Question

The area of an expanding rectangle is increasing at the rate of \( 4 \, \text{cm}^2/\text{s} \). The length of the rectangle is always square of its breadth. At what rate is the length of the rectangle increasing at an instant, when breadth \( = 4.5 \, \text{cm} \)?

Hint:

To find rates of change involving related quantities, first express the relationship between the quantities, then use differentiation with respect to time.

Answer 1

Let the breadth of the rectangle be \( b \) and the length be \( l \). Given \( l = b^2 \). The area is \( A = l \times b = b^2 \times b = b^3 \). We are given \( \frac{dA}{dt} = 4 \, \text{cm}^2/\text{s} \) and need to find \( \frac{dl}{dt} \) when \( b = 4.5 \, \text{cm} \). Step 1: Differentiate the area equation with respect to time. \[ \frac{dA}{dt} = 3b^2 \frac{db}{dt} \] Substituting \( \frac{dA}{dt} = 4 \): \[ 4 = 3b^2 \frac{db}{dt} \] Step 2: Solve for \( \frac{db}{dt} \). Substitute \( b = 4.5 \): \[ 4 = 3(4.5)^2 \frac{db}{dt} \] \[ 4 = 3(20.25) \frac{db}{dt} \] \[ 4 = 60.75 \frac{db}{dt} \] \[ \frac{db}{dt} = \frac{4}{60.75} \approx 0.79 \, \text{cm/s} \] Step 3: Find \( \frac{dl}{dt} \).

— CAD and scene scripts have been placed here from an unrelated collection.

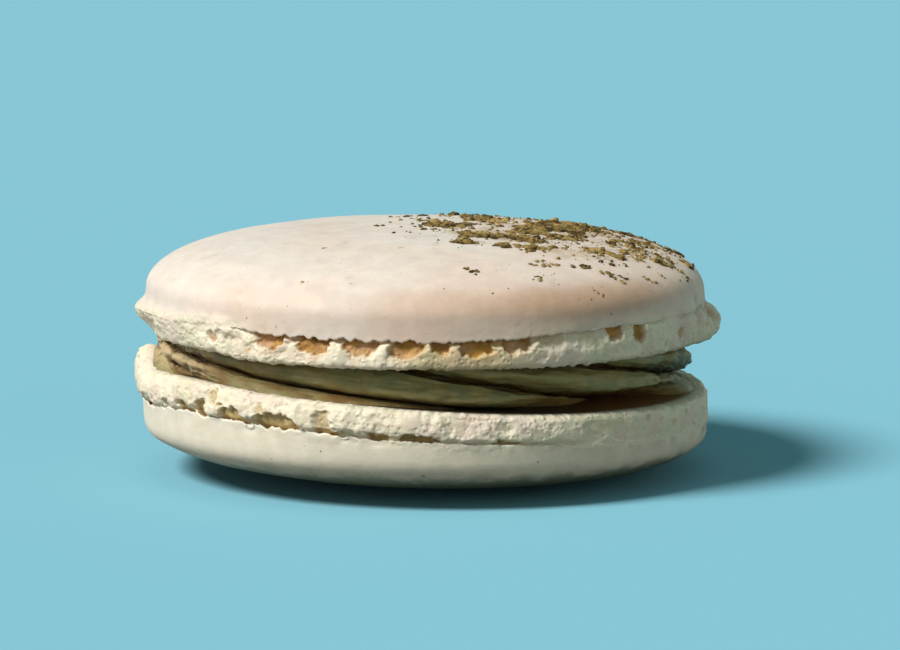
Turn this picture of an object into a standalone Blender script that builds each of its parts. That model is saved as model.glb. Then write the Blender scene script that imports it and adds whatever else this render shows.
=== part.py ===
"""A French macaron: two almond meringue shells with a piped, swirled filling between them.

Lengths are in metres and +Z is up. The finished object's box stands on the ground with its bottom centre
at the origin. The front faces -Y. Each shell is turned about its own axis, ruffled round its foot and set
down at its own tilt, and the filling is a wedge between the two flat inner faces.
"""

import math
import random

import bmesh
import bpy
from mathutils import Matrix, Vector

MM = 0.001

# Shells
SHELL_STEPS = 92
TOP_RADIUS = 22.5 * MM
BOTTOM_RADIUS = 22.75 * MM
TOP_FOOT = 2.6 * MM
BOTTOM_FOOT = 2.5 * MM
TOP_BELT = 3.65 * MM
BOTTOM_BELT = 2.8 * MM
TOP_DOME = 5.15 * MM
BOTTOM_DOME = 5.1 * MM
TOP_ROUNDNESS = (2.4, 2.3)
BOTTOM_ROUNDNESS = (2.8, 2.9)
DOME_RINGS = 9
FOOT_BULGE = 0.75 * MM
FOOT_SQUARENESS = 2.4
FOOT_RINGS = 6
CREVICE_DEPTH = 1.0 * MM
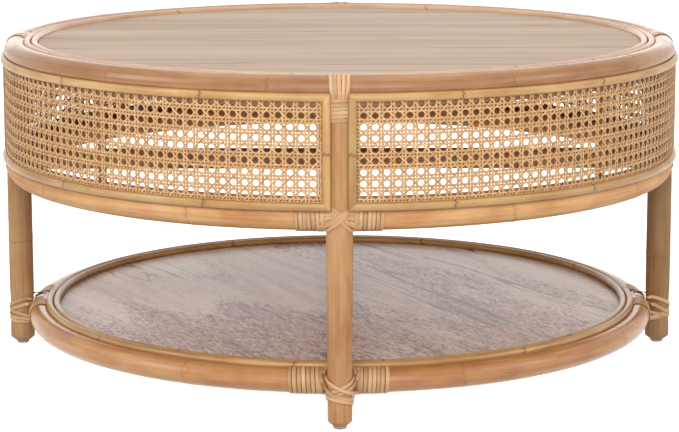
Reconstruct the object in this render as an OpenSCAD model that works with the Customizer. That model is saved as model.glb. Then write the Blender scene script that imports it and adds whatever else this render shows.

Since \( l = b^2 \), differentiate \( l \) with respect to time: \[ \frac{dl}{dt} = 2b \frac{db}{dt} \] Substitute \( b = 4.5 \) and \( \frac{db}{dt} \approx 0.79 \): \[ \frac{dl}{dt} = 2(4.5)(0.79) \approx 7.11 \, \text{cm/s} \] The rate at which the length of the rectangle is increasing when the breadth is 4.5 cm is approximately \( \boxed{7.11 \, \text{cm/s}} \).